# TASK DIRECTIONS:
Please determine how many lines of the material include the word "Write", and respond with nothing but that number.

# RECORDS FOR THIS EXERCISE:

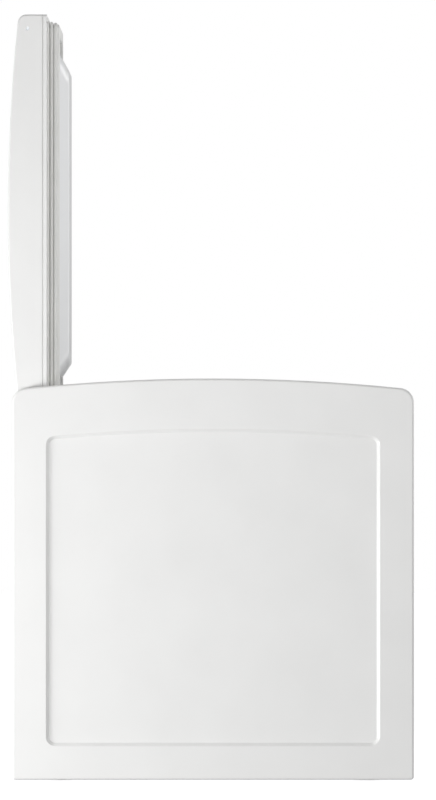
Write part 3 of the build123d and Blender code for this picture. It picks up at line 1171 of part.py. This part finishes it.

==

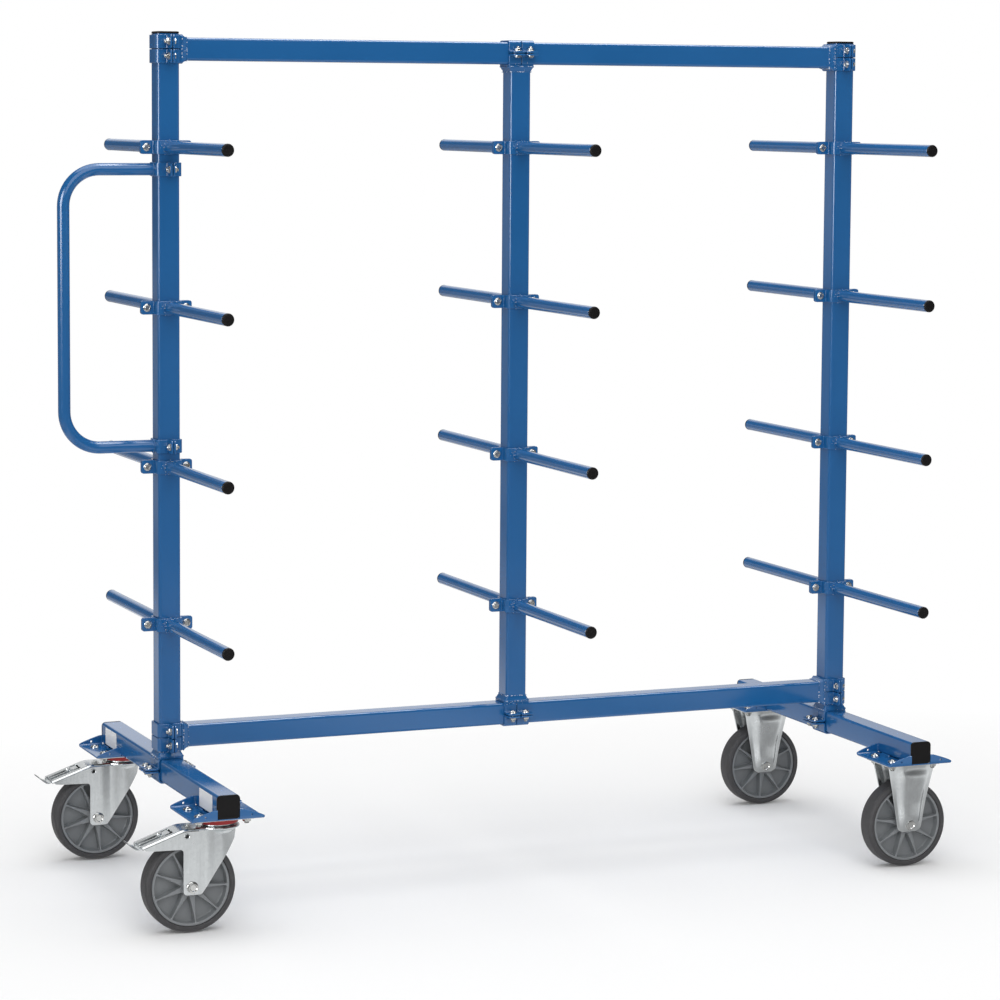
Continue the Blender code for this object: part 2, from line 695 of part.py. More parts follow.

--

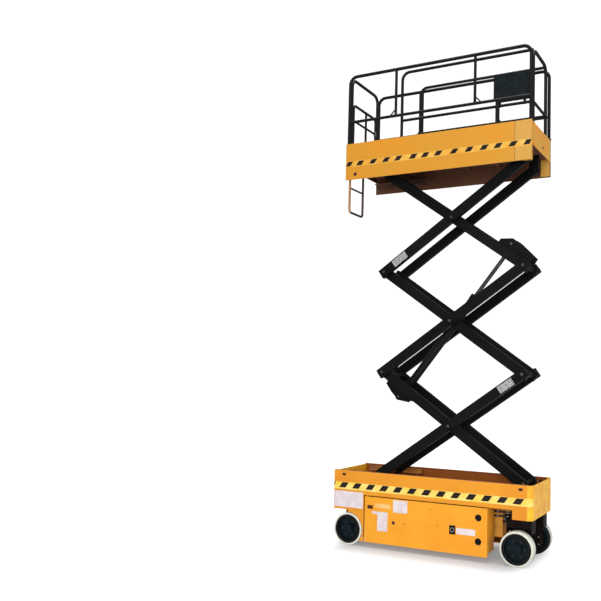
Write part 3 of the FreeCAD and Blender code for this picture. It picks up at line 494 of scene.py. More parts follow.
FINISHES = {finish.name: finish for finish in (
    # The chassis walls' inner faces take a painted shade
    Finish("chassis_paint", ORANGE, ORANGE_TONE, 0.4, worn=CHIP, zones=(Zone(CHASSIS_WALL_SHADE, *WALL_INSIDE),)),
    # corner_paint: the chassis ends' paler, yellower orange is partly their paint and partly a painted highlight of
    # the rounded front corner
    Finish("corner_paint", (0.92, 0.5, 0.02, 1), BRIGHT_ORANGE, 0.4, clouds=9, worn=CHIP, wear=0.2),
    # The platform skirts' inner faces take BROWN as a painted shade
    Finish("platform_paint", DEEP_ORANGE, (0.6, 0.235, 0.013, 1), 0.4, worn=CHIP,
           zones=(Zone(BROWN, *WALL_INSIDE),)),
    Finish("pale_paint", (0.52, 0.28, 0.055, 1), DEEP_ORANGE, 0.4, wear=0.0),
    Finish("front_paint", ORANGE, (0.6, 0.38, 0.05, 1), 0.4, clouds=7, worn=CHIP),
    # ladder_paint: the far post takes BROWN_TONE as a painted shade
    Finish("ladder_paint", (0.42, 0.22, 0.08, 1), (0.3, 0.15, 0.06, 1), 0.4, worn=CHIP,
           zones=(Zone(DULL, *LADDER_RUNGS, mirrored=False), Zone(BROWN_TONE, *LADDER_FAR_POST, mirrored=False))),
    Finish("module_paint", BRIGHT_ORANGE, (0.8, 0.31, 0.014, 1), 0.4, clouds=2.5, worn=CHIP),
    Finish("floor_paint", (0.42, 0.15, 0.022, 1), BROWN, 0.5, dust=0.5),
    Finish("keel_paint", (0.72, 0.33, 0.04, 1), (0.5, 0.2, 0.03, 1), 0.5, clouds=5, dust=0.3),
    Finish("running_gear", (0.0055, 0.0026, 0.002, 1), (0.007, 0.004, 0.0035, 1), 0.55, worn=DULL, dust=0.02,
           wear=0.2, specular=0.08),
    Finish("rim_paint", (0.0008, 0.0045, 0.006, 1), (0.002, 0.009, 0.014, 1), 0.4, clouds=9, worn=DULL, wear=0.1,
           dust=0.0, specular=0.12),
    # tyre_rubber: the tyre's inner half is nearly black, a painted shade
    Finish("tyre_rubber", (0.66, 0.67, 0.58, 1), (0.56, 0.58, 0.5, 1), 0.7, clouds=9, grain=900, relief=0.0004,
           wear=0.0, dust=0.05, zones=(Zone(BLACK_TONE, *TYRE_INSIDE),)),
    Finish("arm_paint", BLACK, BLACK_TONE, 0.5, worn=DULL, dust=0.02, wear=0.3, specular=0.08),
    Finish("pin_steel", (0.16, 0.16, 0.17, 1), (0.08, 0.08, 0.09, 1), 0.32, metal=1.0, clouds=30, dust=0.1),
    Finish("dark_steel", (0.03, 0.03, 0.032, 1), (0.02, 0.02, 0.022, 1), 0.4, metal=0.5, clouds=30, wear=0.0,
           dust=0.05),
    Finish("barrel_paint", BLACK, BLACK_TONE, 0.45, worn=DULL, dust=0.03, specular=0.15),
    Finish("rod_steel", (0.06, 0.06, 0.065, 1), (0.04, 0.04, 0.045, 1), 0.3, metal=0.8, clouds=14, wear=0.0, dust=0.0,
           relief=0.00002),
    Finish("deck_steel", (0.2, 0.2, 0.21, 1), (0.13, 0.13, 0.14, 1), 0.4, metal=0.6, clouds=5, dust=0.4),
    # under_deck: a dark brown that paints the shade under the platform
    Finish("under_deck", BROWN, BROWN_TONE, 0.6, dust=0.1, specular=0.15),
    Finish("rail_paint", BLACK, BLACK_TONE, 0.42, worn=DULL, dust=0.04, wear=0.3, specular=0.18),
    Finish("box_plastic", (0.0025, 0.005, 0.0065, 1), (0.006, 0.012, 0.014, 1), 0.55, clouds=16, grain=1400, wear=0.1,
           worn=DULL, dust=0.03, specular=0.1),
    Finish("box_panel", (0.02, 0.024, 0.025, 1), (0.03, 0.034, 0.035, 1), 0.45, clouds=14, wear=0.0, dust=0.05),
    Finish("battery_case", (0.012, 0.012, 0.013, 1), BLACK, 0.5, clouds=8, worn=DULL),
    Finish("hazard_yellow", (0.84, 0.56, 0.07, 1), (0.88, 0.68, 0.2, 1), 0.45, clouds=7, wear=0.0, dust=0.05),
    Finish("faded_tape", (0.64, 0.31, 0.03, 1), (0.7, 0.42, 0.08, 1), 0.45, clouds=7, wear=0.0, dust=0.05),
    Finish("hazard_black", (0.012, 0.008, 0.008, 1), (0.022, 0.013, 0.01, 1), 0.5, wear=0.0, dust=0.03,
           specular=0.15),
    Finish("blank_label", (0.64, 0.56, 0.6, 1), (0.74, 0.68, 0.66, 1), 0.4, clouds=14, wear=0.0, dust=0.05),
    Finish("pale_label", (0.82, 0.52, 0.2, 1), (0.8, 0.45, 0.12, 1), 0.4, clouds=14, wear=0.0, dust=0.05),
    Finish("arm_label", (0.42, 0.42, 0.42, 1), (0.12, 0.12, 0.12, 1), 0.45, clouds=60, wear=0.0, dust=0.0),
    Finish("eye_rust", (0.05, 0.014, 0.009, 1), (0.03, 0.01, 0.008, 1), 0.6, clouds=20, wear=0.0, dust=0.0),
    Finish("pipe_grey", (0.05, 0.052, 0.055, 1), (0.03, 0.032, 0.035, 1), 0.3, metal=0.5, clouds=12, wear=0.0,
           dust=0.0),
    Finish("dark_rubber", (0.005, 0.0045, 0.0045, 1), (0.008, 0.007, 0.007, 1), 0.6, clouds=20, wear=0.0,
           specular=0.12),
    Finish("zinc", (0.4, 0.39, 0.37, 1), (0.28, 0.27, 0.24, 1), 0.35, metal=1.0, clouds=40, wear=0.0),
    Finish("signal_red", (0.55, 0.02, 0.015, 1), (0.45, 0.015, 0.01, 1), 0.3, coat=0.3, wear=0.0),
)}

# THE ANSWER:
2